Tuesday: another 22, albeit on a different route. Cue a rule of the modern era: yer cannae do the same route two days running. It’s like that to keep things fresh, so you can have favourites and have things to look forward to. And to play the weather game when it’s shit.

Wednesday was 23, and the first day after ultrasound. Not bad. Surprisingly pleasing in fact. But sore after: more ultra.

Thursday (yesterday) was an ‘as flat as I can make it’ 26. Almost like the old days in fact, except for the nagging ache up the front of my thigh. Ultra.

Today was an early kick off in recognition of being on this train. An early start all round in fact: working at 6am. I headed out the door at 11am and thought “wow, this is cold”. I reprogrammed the Garmin to show the temperature and at midday it was below zero: and my favoured country roads were all iced up. November and it’s sub zero at lunchtime.
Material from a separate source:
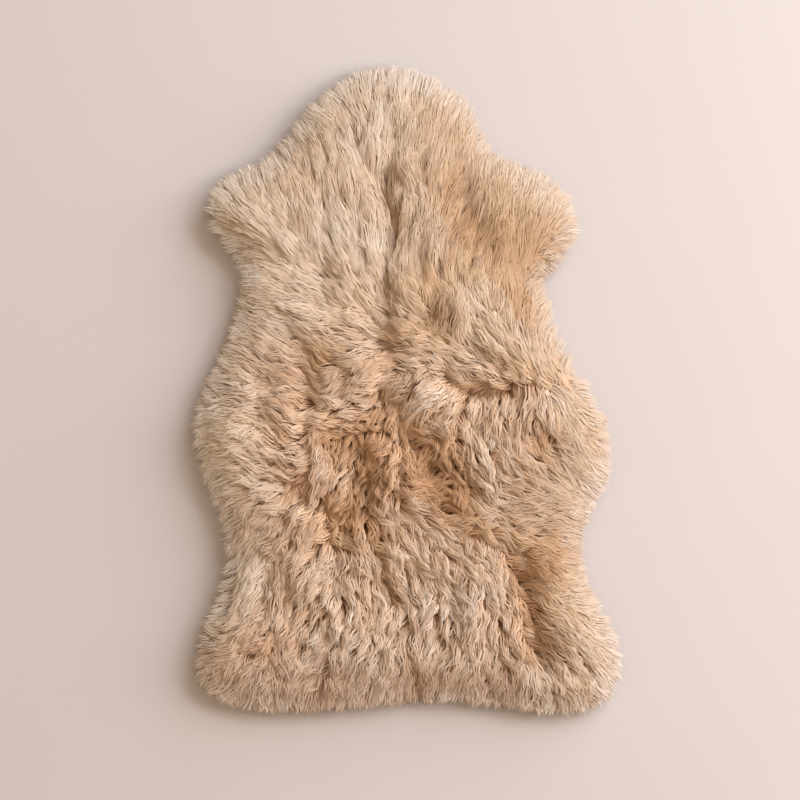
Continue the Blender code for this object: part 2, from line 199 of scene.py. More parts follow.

Where the hell did that come from? The crash I had on black ice back in February has left its mark, not only on my thumb (not yet fully recovered) but on my confidence in those conditions: I ditched plan A and made up a plan B on the hoof. Seven miles were essential because I wanted to end Friday in three figures, and I added an extra week loop before securing the relative safety of a main road (gritted). Job done: result: 107. That used to be the bus number of the Midland Red from Sutton Parade to New Oscott when I was a kid.

So what now?

Well there’s something brewing in Italy with the flag (the other one, the one that’s not Vanessa). Word filtered back yesterday that developments are at the creative stage. I have high hopes of this, for no other reason than the person holding the fort at the other end is a genius, albeit a young one. I’m giving nothing away, except to say “watch this space”. Creativity is a wonderful thing. The flag went to Italy for a reason.

I can’t finish this week without going back to the Glasgow NE foodbank that Joe n I have been helping out at. You get so used to be at the mercy of the corporate culture that it’s just fantastic to turn up off the street and give a couple of hours back to society. Last Saturday we were helping to sort the stuff that had been donated the previous week at Celtic Park. Taking bags of random stuff from the container, the immediate task was to split each bag three ways: meat/beans/pasta in one box, toiletries in another, everything else in a third. Then once that was complete, with boxes n boxes full of stuff, the tins need to be sorted in date order in different boxes. You would not believe how long it takes to seek out the end date on every single tin: then file them in the right box. The team did gud. About ten of us managed to shift over half a ton of stuff and there’s real hope now that we might get the whole lot sorted by Christmas. Last year it took till February. I was thinking of asking Jane if she’s take Joe along for tomorrow’s session but there’s a funeral on in the church at 10am. That’ll be a no go then, and everything moves back a week.

There is nothing to beat giving something back to society. Last Saturday night, some of my Celtic minded mates did a sleepout at Celtic Park to raise money for the Celtic Foundation, which in turn supports The Invisibles, the charity that supports the homeless. Together, those fifty or so cold souls raised sixty five grand, money that will likely make the difference between life and death this winter.

Life and death. It’s like we’ve come full circle.

I ain’t for giving up anytime soon…

Yeah, I may still be struggling, but I’ve got my Mojo back!